■ **SET PROBLEM**:
Write out the material below again, unchanged.

■ **SUPPLIED DATA**:

▼▼▼

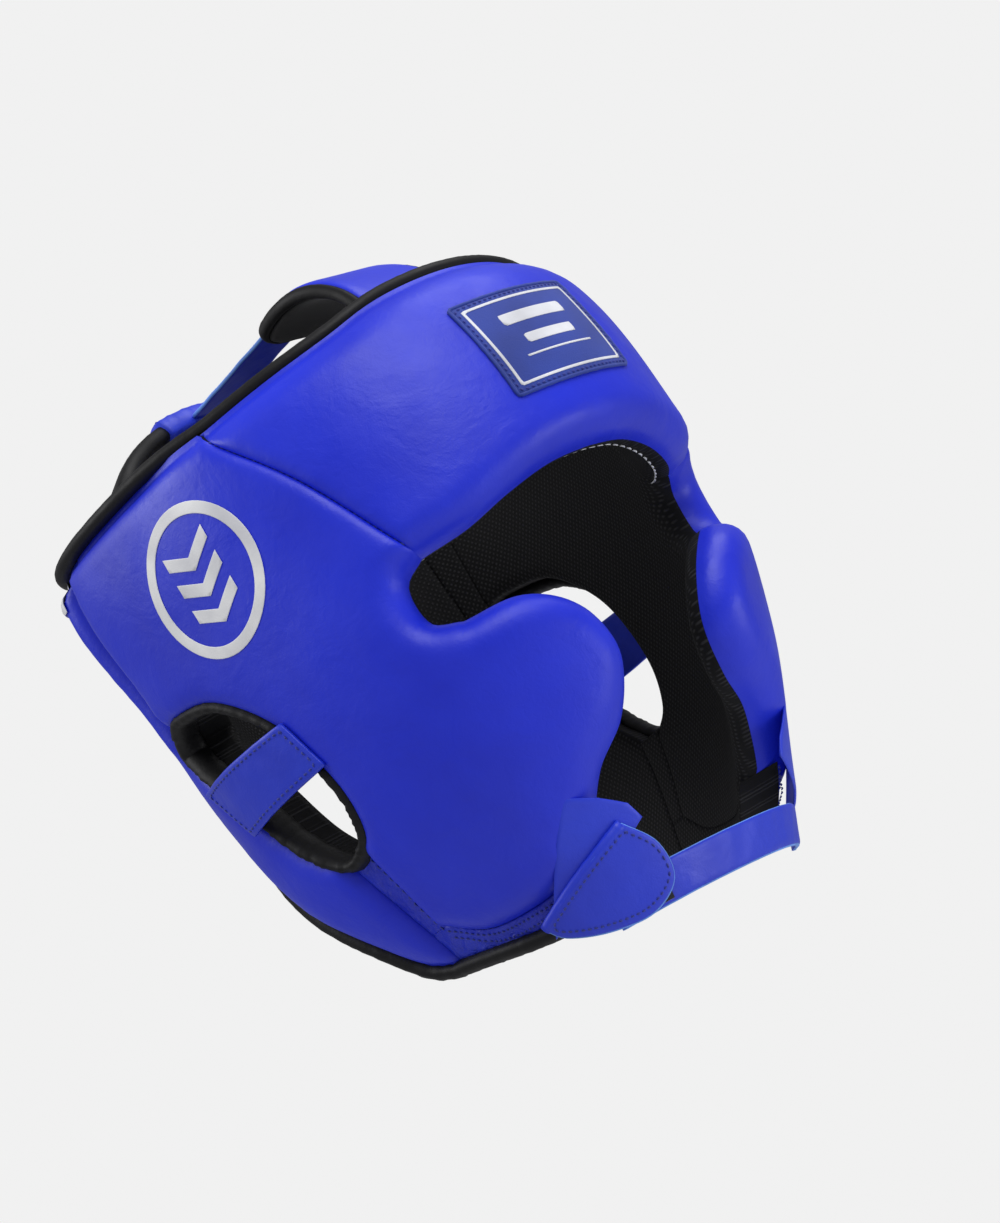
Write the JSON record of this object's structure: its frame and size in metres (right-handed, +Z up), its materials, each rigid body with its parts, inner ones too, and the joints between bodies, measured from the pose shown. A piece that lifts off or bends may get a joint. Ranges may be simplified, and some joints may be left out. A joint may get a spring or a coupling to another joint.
{
  "type": "boxing headgear",
  "caption": "Padded leather boxing headgear with cheek pads, slanted ear openings, crown strap, chin straps and a hook-and-loop rear closure.",
  "frame": {"origin": "middle of the neck opening, level with the lowest edge of the chin strap, where the head enters", "axes": "+Z up through the crown, the face looks along -Y, the wearer's right is -X"},
  "size_m": [0.2292, 0.2573, 0.3079],
  "materials": {
    "leather_blue": "smooth glossy blue hide with fine grain",
    "leather_strap": "blue hide, stitched edges, pale cut edge",
    "foam_core": "closed-cell foam sheets, hidden",
    "lining_black": "black lining with fine raised dots",
    "binding_black": "black binding tape, soft sheen",
    "mesh_black": "black spacer mesh with hexagonal holes",
    "hook_loop": "black hook and loop",
    "label_navy": "navy woven label with a pale border",
    "emblem_white": "off-white transfer film"
  },
  "bodies": {
    "shell": {"chin_collar_left": "leather_strap", "chin_collar_right": "leather_strap", "chin_strap": "leather_strap", "crown_anchor": "binding_black", "crown_arch": "binding_black", "crown_hook_patch": "hook_loop", "crown_pad_cover": "leather_blue", "crown_pad_foam": "foam_core", "crown_pad_mesh": "mesh_black", "crown_pad_piping": "binding_black", "crown_sleeve": "leather_strap", "crown_strap": "leather_strap", "ear_binding_left": "binding_black", "ear_binding_right": "binding_black", "ear_strap_left": "leather_strap", "ear_strap_right": "leather_strap", "forehead_cover": "leather_blue", "forehead_foam": "foam_core", "forehead_label": "label_navy", "forehead_lining": "lining_black", "lower_binding_left": "binding_black", "lower_binding_right": "binding_black", "rim_binding": "binding_black", "side_cover_left": "leather_blue", "side_cover_right": "leather_blue", "side_emblem_left": "emblem_white", "side_emblem_right": "emblem_white", "side_foam_left": "foam_core", "side_foam_right": "foam_core", "side_lining_left": "lining_black", "side_lining_right": "lining_black", "size_tag": "emblem_white", "wing_cover_left": "leather_blue", "wing_cover_right": "leather_blue", "wing_edge_binding_left": "binding_black", "wing_edge_binding_right": "binding_black", "wing_foam_left": "foam_core", "wing_foam_right": "foam_core", "wing_hook_patch": "hook_loop", "wing_lining_left": "lining_black", "wing_lining_right": "lining_black", "wing_tab": "binding_black"},
    "rear_closure": {"closure_binding": "binding_black", "closure_cover": "leather_blue", "closure_foam": "foam_core", "closure_lining": "lining_black", "closure_loop_patch": "hook_loop", "rear_label": "label_navy"},
    "chin_flap": {"chin_flap": "leather_strap", "chin_hook_patch": "hook_loop"},
    "chin_tail": {"chin_strap_tail": "leather_strap", "chin_loop_patch": "hook_loop"},
    "crown_tail": {"crown_tail": "leather_strap"}
  },
  "joints": [
    {"name": "rear_closure_hinge", "type": "hinge", "parent": "shell", "child": "rear_closure", "pos_m": [-0.0585, 0.1168, 0.202], "axis": [0, 0.096, 0.9954], "range_deg": [0, 110]},
    {"name": "chin_flap_hinge", "type": "hinge", "parent": "shell", "child": "chin_flap", "pos_m": [-0.06868, -0.0582, 0.0275], "axis": [-0.4608, 0.8152, -0.3509], "range_deg": [0, 100]},
    {"name": "chin_tail_fold", "type": "hinge", "parent": "shell", "child": "chin_tail", "pos_m": [-0.0002, -0.07055, 0.0105], "axis": [0, 0.3862, -0.9224], "range_deg": [0, 45]},
    {"name": "crown_tail_hinge", "type": "hinge", "parent": "shell", "child": "crown_tail", "pos_m": [0, 0.09928, 0.30016], "axis": [1, 0, 0], "range_deg": [0, 110]}
  ]
}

▲▲▲

■ **RESPONSE TO THIS TASK**:
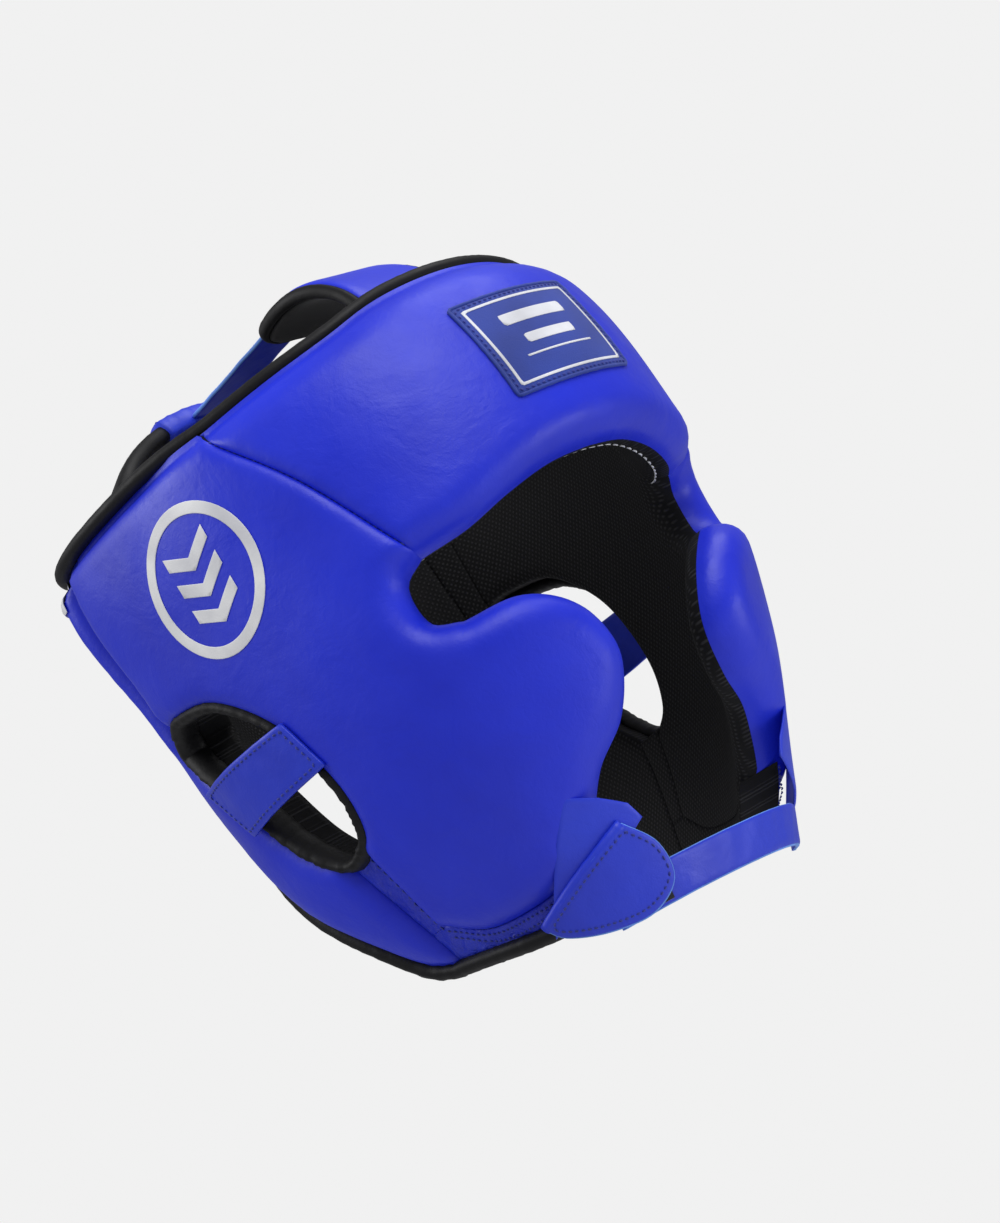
Write the JSON record of this object's structure: its frame and size in metres (right-handed, +Z up), its materials, each rigid body with its parts, inner ones too, and the joints between bodies, measured from the pose shown. A piece that lifts off or bends may get a joint. Ranges may be simplified, and some joints may be left out. A joint may get a spring or a coupling to another joint.
{
  "type": "boxing headgear",
  "caption": "Padded leather boxing headgear with cheek pads, slanted ear openings, crown strap, chin straps and a hook-and-loop rear closure.",
  "frame": {"origin": "middle of the neck opening, level with the lowest edge of the chin strap, where the head enters", "axes": "+Z up through the crown, the face looks along -Y, the wearer's right is -X"},
  "size_m": [0.2292, 0.2573, 0.3079],
  "materials": {
    "leather_blue": "smooth glossy blue hide with fine grain",
    "leather_strap": "blue hide, stitched edges, pale cut edge",
    "foam_core": "closed-cell foam sheets, hidden",
    "lining_black": "black lining with fine raised dots",
    "binding_black": "black binding tape, soft sheen",
    "mesh_black": "black spacer mesh with hexagonal holes",
    "hook_loop": "black hook and loop",
    "label_navy": "navy woven label with a pale border",
    "emblem_white": "off-white transfer film"
  },
  "bodies": {
    "shell": {"chin_collar_left": "leather_strap", "chin_collar_right": "leather_strap", "chin_strap": "leather_strap", "crown_anchor": "binding_black", "crown_arch": "binding_black", "crown_hook_patch": "hook_loop", "crown_pad_cover": "leather_blue", "crown_pad_foam": "foam_core", "crown_pad_mesh": "mesh_black", "crown_pad_piping": "binding_black", "crown_sleeve": "leather_strap", "crown_strap": "leather_strap", "ear_binding_left": "binding_black", "ear_binding_right": "binding_black", "ear_strap_left": "leather_strap", "ear_strap_right": "leather_strap", "forehead_cover": "leather_blue", "forehead_foam": "foam_core", "forehead_label": "label_navy", "forehead_lining": "lining_black", "lower_binding_left": "binding_black", "lower_binding_right": "binding_black", "rim_binding": "binding_black", "side_cover_left": "leather_blue", "side_cover_right": "leather_blue", "side_emblem_left": "emblem_white", "side_emblem_right": "emblem_white", "side_foam_left": "foam_core", "side_foam_right": "foam_core", "side_lining_left": "lining_black", "side_lining_right": "lining_black", "size_tag": "emblem_white", "wing_cover_left": "leather_blue", "wing_cover_right": "leather_blue", "wing_edge_binding_left": "binding_black", "wing_edge_binding_right": "binding_black", "wing_foam_left": "foam_core", "wing_foam_right": "foam_core", "wing_hook_patch": "hook_loop", "wing_lining_left": "lining_black", "wing_lining_right": "lining_black", "wing_tab": "binding_black"},
    "rear_closure": {"closure_binding": "binding_black", "closure_cover": "leather_blue", "closure_foam": "foam_core", "closure_lining": "lining_black", "closure_loop_patch": "hook_loop", "rear_label": "label_navy"},
    "chin_flap": {"chin_flap": "leather_strap", "chin_hook_patch": "hook_loop"},
    "chin_tail": {"chin_strap_tail": "leather_strap", "chin_loop_patch": "hook_loop"},
    "crown_tail": {"crown_tail": "leather_strap"}
  },
  "joints": [
    {"name": "rear_closure_hinge", "type": "hinge", "parent": "shell", "child": "rear_closure", "pos_m": [-0.0585, 0.1168, 0.202], "axis": [0, 0.096, 0.9954], "range_deg": [0, 110]},
    {"name": "chin_flap_hinge", "type": "hinge", "parent": "shell", "child": "chin_flap", "pos_m": [-0.06868, -0.0582, 0.0275], "axis": [-0.4608, 0.8152, -0.3509], "range_deg": [0, 100]},
    {"name": "chin_tail_fold", "type": "hinge", "parent": "shell", "child": "chin_tail", "pos_m": [-0.0002, -0.07055, 0.0105], "axis": [0, 0.3862, -0.9224], "range_deg": [0, 45]},
    {"name": "crown_tail_hinge", "type": "hinge", "parent": "shell", "child": "crown_tail", "pos_m": [0, 0.09928, 0.30016], "axis": [1, 0, 0], "range_deg": [0, 110]}
  ]
}